Justin Lee and Circle Chan make coffee at the first Little Plum omakase, held in Daly City. Courtesy of Alex Pong

Justin Lee, a barista at San Francisco’s The Coffee Movement, first sat for a coffee omakase — a tasting menu for coffee and snacks — at Simple Kaffa in Taipei. He fell in love with the high-caliber experience, and decided to bring it back to the Bay.

Omakase is a Japanese word that translates to “I leave it up to you,” and once referred to elaborate Japanese meals curated by the head chef. Nowadays, there's an ‘omakase’ for seemingly everything — including coffee tastings, which are popular throughout Asia, but rare in the United States. Blue Bottle founder James Freeman hosts omakase services in L.A., Kyoto, and Seoul under the brand Blue Bottle Studio, though they have yet to host any in the Bay, where the coffee chain was born. 

Still, the trend seems poised for a breakthrough here. Last month, Lee and fellow coffee lover Circle Chan launched a pop-up version of the coffee service, called Little Plum. Another pop-up service, Komakase, also launched in July, out of Paper Son’s SoMa cafe. Unrelated to Lee and Chan, The Coffee Movement began hosting its own sit-down service this summer at its original Nob Hill outpost (though it doesn’t call it omakase, instead selling a $100 “Coffee Movement Experience”).  

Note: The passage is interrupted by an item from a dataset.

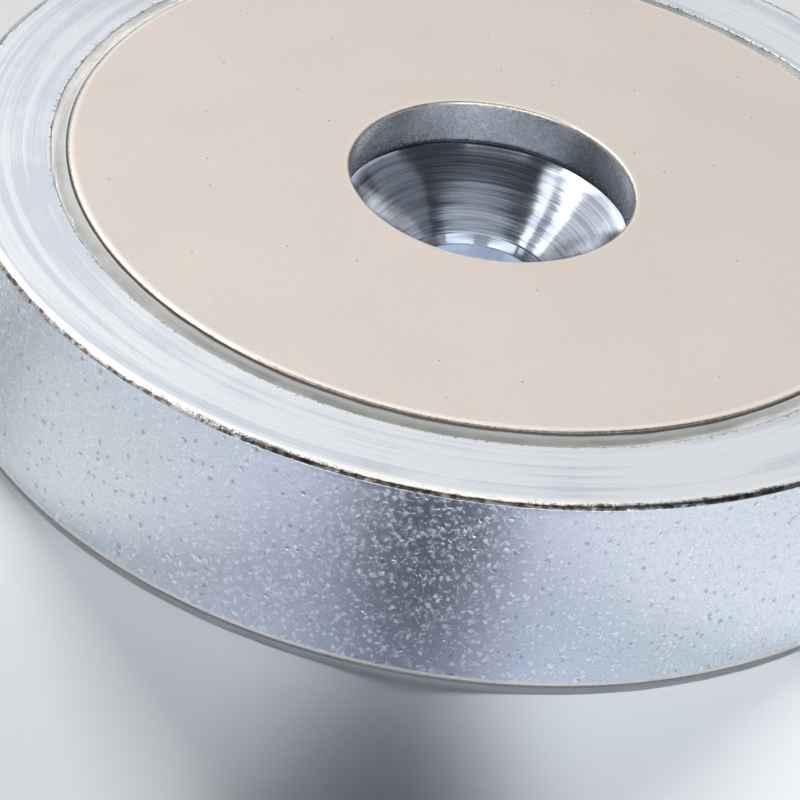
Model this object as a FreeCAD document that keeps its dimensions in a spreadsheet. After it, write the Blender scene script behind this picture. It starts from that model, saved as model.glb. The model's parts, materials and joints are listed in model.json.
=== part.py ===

At Little Plum, the menu will depend on the season: For the debut services, which were held at a home in Daly City, guests were treated to four courses and a dessert, including a milk brew — a crowd-pleasing cold brew soaked in milk instead of water — and a nitrogen-charged ice coffee called the Sunny Hills. The team has more pop-ups planned for San Francisco in the near future.

At Komakase, meanwhile, the standard omakase includes two pour-over tastings, a coffee cocktail, and a heavier cream-based cocktail. Guests can also opt for the “roaster spotlight,” which includes four pour-overs and an espresso. Fruit pates and chocolate-covered ginger slices from local chocolatier Socola round out Komakase’s menu. 

These experiences are not cheap: Tickets to the tastings at Little Plum cost $45, while Komakase’s four courses will run you $55, including a “palate cleanser” at the end, such as a to-go coffee cocktail. (Blue Bottle Studio’s service runs about $60, though it serves a whopping 10 courses.) 

Komakase co-founder Kieran Eng hopes the service will be accessible, and let people experience coffee in a more precise way, even if they’re new to the world of tasting.

“I found inspiration in tasting coffee and calibrating it with other people,” Eng told me. “I don’t want it to feel exclusive anymore.”

Such multi-course savoring offers an antidote to the push in most American coffee shops to get your coffee and get out, and the trend of restaurants “turning into vending machines with chairs,” as New York Times food critic Pete Wells memorably called it in his essay on why he was quitting the business. They’re chances to reclaim the leisure of drinking coffee, to push back against the hurriedness of the daily grind.

“Coffee should not be drunk in a hurry,” as Palestinian poet Mahmoud Darwish wrote in 1982’s Memory for Forgetfulness. “It is the sister of time, and should be sipped slowly, slowly.”